→ Exercise goal: Repeat verbatim only the lines from the opening of the material below through the one that contains "return rows".

+++++

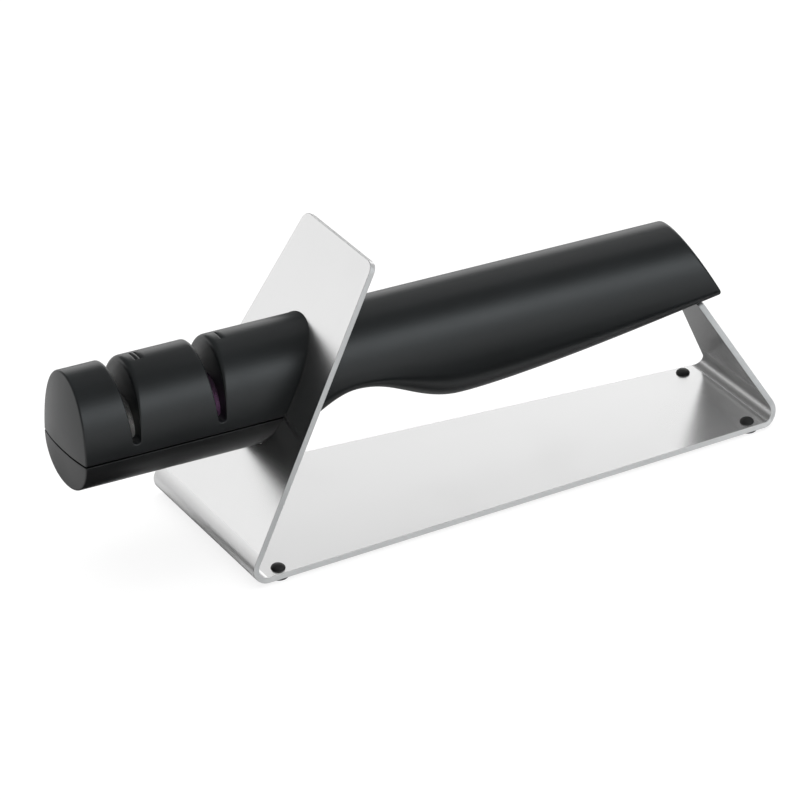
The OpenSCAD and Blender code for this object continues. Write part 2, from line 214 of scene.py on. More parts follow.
def toward(x, y, z):
    """The whole patch faces one direction."""
    return lambda centre: (x, y, z)


def onto(x=None, y=None, z=None):
    """The patch faces a point, line or plane, given by the coordinates that are fixed on it."""
    return lambda centre: [0 if a is None else a - c for a, c in zip((x, y, z), centre)]


def away_from(x=None, y=None, z=None):
    """The patch faces away from a point, line or plane."""
    return lambda centre: [0 if a is None else c - a for a, c in zip((x, y, z), centre)]


def roll(start, corner, end, steps):
    """Rows of a rounded edge from start to end, pulled towards the corner."""
    start, corner, end = (np.asarray(a, float) for a in (start, corner, end))
    rows = []
    for k in range(steps + 1):
        t = k / steps
        rows.append((1 - t) ** 2 * start + 2 * t * (1 - t) * corner + t * t * end)
    return rows


# Shape of the wand
def signed_power(value, power):
    """A power that keeps the sign of its value."""
    return np.sign(value) * np.abs(value) ** power


def rise(x):
    """How far the underside rises above the keel."""
    x = np.asarray(x, float)
    notch_in = NOTCH_RISE * (1 + np.cos(np.pi * (NOTCH_AT - x) / (NOTCH_AT - NOTCH_START))) / 2
    notch_out = NOTCH_RISE * (1 + np.cos(np.pi * (x - NOTCH_AT) / (BELLY_FROM - NOTCH_AT))) / 2
    tail = TAIL_RISE * np.clip((x - BELLY_TO) / (TAIL_X - BELLY_TO), 0, None) ** RISE_POWER
    return np.select([x <= NOTCH_START, x <= NOTCH_AT, x <= BELLY_FROM, x <= BELLY_TO],
                     [0 * x, notch_in, notch_out, 0 * x], tail)


def widest_line(x):
    """Height of the widest line above the seam, and its angle on the upper skin."""
    height = rise(x) * EDGE_SHARE
    return height, np.arcsin((height / RIDGE_H) ** (RIDGE_POWER / 2))


def upper(x, share):
    """Skin above the widest line; share runs from 0 at the back over the ridge to 1 at the front."""
    _, start = widest_line(x)
    angle = start + (np.pi - 2 * start) * share
    y = HALF_W * signed_power(np.cos(angle), 2 / RIDGE_POWER)
    z = SEAM_Z + RIDGE_H * np.abs(np.sin(angle)) ** (2 / RIDGE_POWER)
    return np.stack([x + 0 * angle, y, z], -1)


def lower(x, share):
    """Skin below the widest line; share runs from 0 at the front under the keel to 1 at the back."""
    height, start = widest_line(x)
    angle = np.pi + np.pi * share
    y = HALF_W * np.cos(start) ** (2 / RIDGE_POWER) * signed_power(np.cos(angle), 2 / KEEL_POWER)
    depth = KEEL_H + height - rise(x)
    z = SEAM_Z + height - depth * np.abs(np.sin(angle)) ** (2 / KEEL_POWER)
    return np.stack([x + 0 * angle, y, z], -1)


def slanted(skin, seam_x, lean, shares, rounds=12):
    """Skin along a line that leans with a share of the tail's cut; the rounds bring x and height together."""
    shares = np.asarray(shares, float)
    x = np.full(shares.shape, float(seam_x))
    for _ in range(rounds):
        points = skin(x, shares)
        x = seam_x - lean * (points[..., 2] - SEAM_Z) / math.tan(TAIL_ANGLE)
    return skin(x, shares)


def skin_out(points):
    """Outward direction of the head's skin, in the plane across the wand."""
    y, height = points[..., 1], points[..., 2] - SEAM_Z
    power = np.where(height >= 0, RIDGE_POWER, KEEL_POWER)
    tall = np.where(height >= 0, RIDGE_H, KEEL_H)
    out_y = signed_power(y / HALF_W, power - 1) / HALF_W
    out_z = signed_power(height / tall, power - 1) / tall
    out = np.stack([0 * out_y, out_y, out_z], -1)
    return out / np.linalg.norm(out, axis=-1, keepdims=True)


def dome_x(y, z, halvings=30):
    """The tip's bulging face at a point of the cross-section; the halvings find its share of the outline."""
    low, high = np.full(y.shape, 0.001), np.full(y.shape, 1.2)
    for _ in range(halvings):
        share = (low + high) / 2
        height = (z - MIDDLE_Z) / share + MIDDLE_Z - SEAM_Z
        above = np.abs(y / share / HALF_W) ** RIDGE_POWER + np.abs(height / RIDGE_H) ** RIDGE_POWER
        below = np.abs(y / share / HALF_W) ** KEEL_POWER + np.abs(height / KEEL_H) ** KEEL_POWER
        outside = np.where(height >= 0, above, below) > 1
        low, high = np.where(outside, share, low), np.where(outside, high, share)
    return TIP_X - TIP_DOME * (1 - np.minimum(high, 1) ** 2)


def drawn_in(ring, share):
    """A ring drawn in across the wand, towards the middle of the seam's plane."""
    middle = np.array([0, 0, SEAM_Z])
    return middle + (ring - middle) * [1, share, share]


def share_at_height(height):
    """Share along the upper skin of the head at a height above the seam, on its back half."""
    return math.asin((height / RIDGE_H) ** (RIDGE_POWER / 2)) / math.pi


def share_at_width(y):
    """The same at a distance from the middle plane."""
    return math.acos((y / HALF_W) ** (RIDGE_POWER / 2)) / math.pi


def keel_share_at_width(y):
    """Share along the lower skin at a distance from the middle plane, on its front half."""
    return math.acos((y / HALF_W) ** (KEEL_POWER / 2)) / math.pi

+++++

→ Written answer:
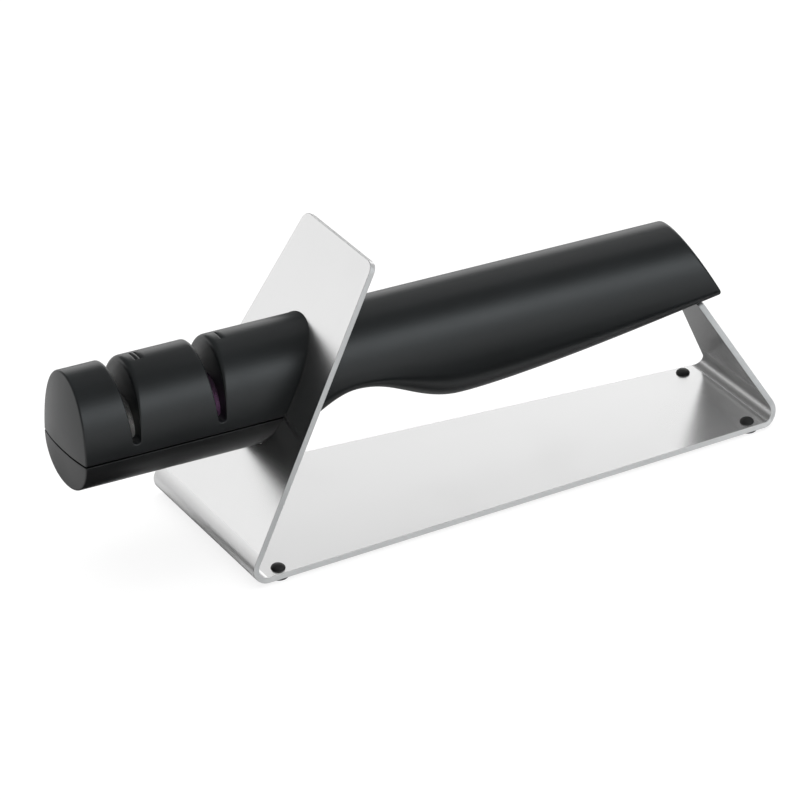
The OpenSCAD and Blender code for this object continues. Write part 2, from line 214 of scene.py on. More parts follow.
def toward(x, y, z):
    """The whole patch faces one direction."""
    return lambda centre: (x, y, z)


def onto(x=None, y=None, z=None):
    """The patch faces a point, line or plane, given by the coordinates that are fixed on it."""
    return lambda centre: [0 if a is None else a - c for a, c in zip((x, y, z), centre)]


def away_from(x=None, y=None, z=None):
    """The patch faces away from a point, line or plane."""
    return lambda centre: [0 if a is None else c - a for a, c in zip((x, y, z), centre)]


def roll(start, corner, end, steps):
    """Rows of a rounded edge from start to end, pulled towards the corner."""
    start, corner, end = (np.asarray(a, float) for a in (start, corner, end))
    rows = []
    for k in range(steps + 1):
        t = k / steps
        rows.append((1 - t) ** 2 * start + 2 * t * (1 - t) * corner + t * t * end)
    return rows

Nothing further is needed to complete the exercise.